● **GIVEN REQUEST**: Return, unaltered, every line from the beginning of the material below up to and including the one with "---- Driving dimensions".

● **DATA EXCERPT**:
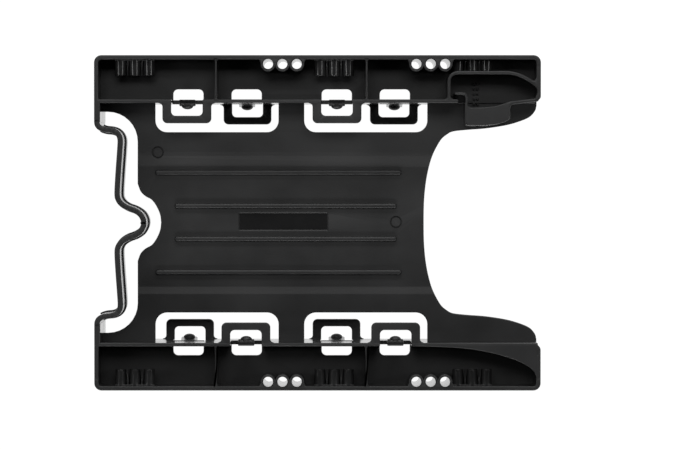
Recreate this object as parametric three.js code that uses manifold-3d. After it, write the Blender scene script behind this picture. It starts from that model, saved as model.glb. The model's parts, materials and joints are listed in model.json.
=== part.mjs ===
// Drive mounting bracket: one black plastic moulding that carries two 2.5 inch drives, one above
// and one below a middle plate, in a 3.5 inch drive bay.
//
// Frame: millimetres, +Z up, +X towards the open end where the drives slide in, +Y towards the
// left rail. The origin is the centre of the bracket's footprint. The bracket is the same after a
// half turn about its long middle axis, so every piece of the right rail is a piece of the left
// rail turned over, and what is upper on one rail is lower on the other.

import * as THREE from "three";
import * as BufferGeometryUtils from "three/addons/utils/BufferGeometryUtils.js";
import Module from "manifold-3d";

// ---- Driving dimensions ----

const LENGTH = 133.8;
const WIDTH = 100.5;
const HEIGHT = 26.1;
const MIDDLE = HEIGHT / 2;

const OUTER_WALL = 1.3;
const END_WALL = 1.35;
const CORNER_RADIUS = 2.2;
const CORNER_RETURN = 3.4;
const INNER_WALL = { near: 35.8, far: 37.0 };
const PLATE_THICKNESS = 1.6;
const PLATE_TOP = MIDDLE + PLATE_THICKNESS / 2;
const PLATE_BOTTOM = MIDDLE - PLATE_THICKNESS / 2;
const FLEX_GAP = 0.3;

// Drive retaining tabs and the sprung fingers beside them, by station along the rail.
const UPPER_STATIONS = { rear: -39.1, front: 5.85 };
const LOWER_STATIONS = { rear: -21.45, front: 23.45 };
const TAB = { width: 14.65, reach: 29.85, window: 9.4, windowReach: 32.1, thickness: 1.5 };
const TAB_RADIUS = { outer: 1.5, inner: 1.3 };
const FINGER = { width: 4.9, height: 8.15, tipNear: 35.05, tipSlope: 0.9, tipBack: 0.55 };
const FINGER_DOME = { height: 6.2, radius: 1.8, reach: 34.1, base: 35.2 };

// Channel between the two walls of a rail.
const RIB = { stations: [-30.4, 14.75], thickness: 0.85 };
const FLOOR_WINDOW = { width: 9.1, far: 40.3, radius: 1.4 };

// Screw holes of a 3.5 inch drive: three at each place, for small shifts of the bracket.
const SCREW_PITCH = 4.3;
const BASE_SCREWS = { rear: -10.5, front: 33.95 };
const BASE_BOSS = { y: 47.625, outer: 4.6, hole: 3.0, padHalf: 6.9, padNear: 45.0 };
const SIDE_SCREWS = { rear: -55.0, middle: 5.0, front: 46.6 };
const SIDE_BOSS = { depth: 6.35, outer: 3.3, hole: 2.6, near: 44.1, pad: 0.6, padHalf: 5.95 };

// Latch: lever, the pocket that it springs back into, and the web that closes its other side.
const LATCH_BOTTOM = PLATE_TOP + 0.4;
const LATCH_WALL = 1.0;
const POCKET = { x: 39.4, y: 45.0, radius: 2.6, straightEnd: 57.4 };
const POCKET_NOSE = [[59.9, 44.45], [62.2, 43.45], [64.0, 42.4], [65.9, 40.95]];
const INNER_WALL_FREE_END = 42.2;
const GUSSET_THICKNESS = 1.5;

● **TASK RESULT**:
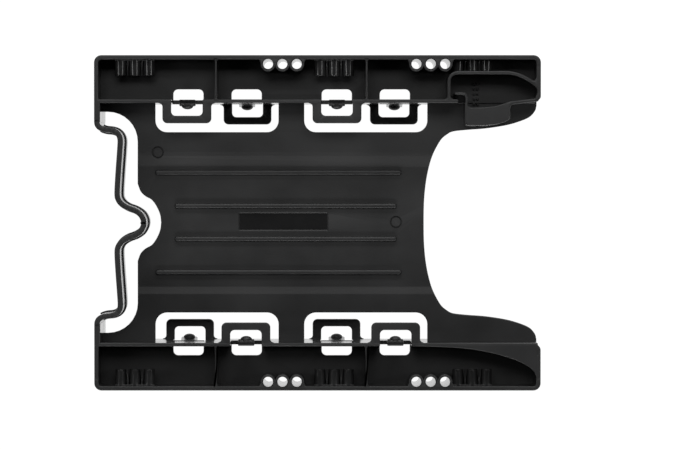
Recreate this object as parametric three.js code that uses manifold-3d. After it, write the Blender scene script behind this picture. It starts from that model, saved as model.glb. The model's parts, materials and joints are listed in model.json.
=== part.mjs ===
// Drive mounting bracket: one black plastic moulding that carries two 2.5 inch drives, one above
// and one below a middle plate, in a 3.5 inch drive bay.
//
// Frame: millimetres, +Z up, +X towards the open end where the drives slide in, +Y towards the
// left rail. The origin is the centre of the bracket's footprint. The bracket is the same after a
// half turn about its long middle axis, so every piece of the right rail is a piece of the left
// rail turned over, and what is upper on one rail is lower on the other.

import * as THREE from "three";
import * as BufferGeometryUtils from "three/addons/utils/BufferGeometryUtils.js";
import Module from "manifold-3d";

// ---- Driving dimensions ----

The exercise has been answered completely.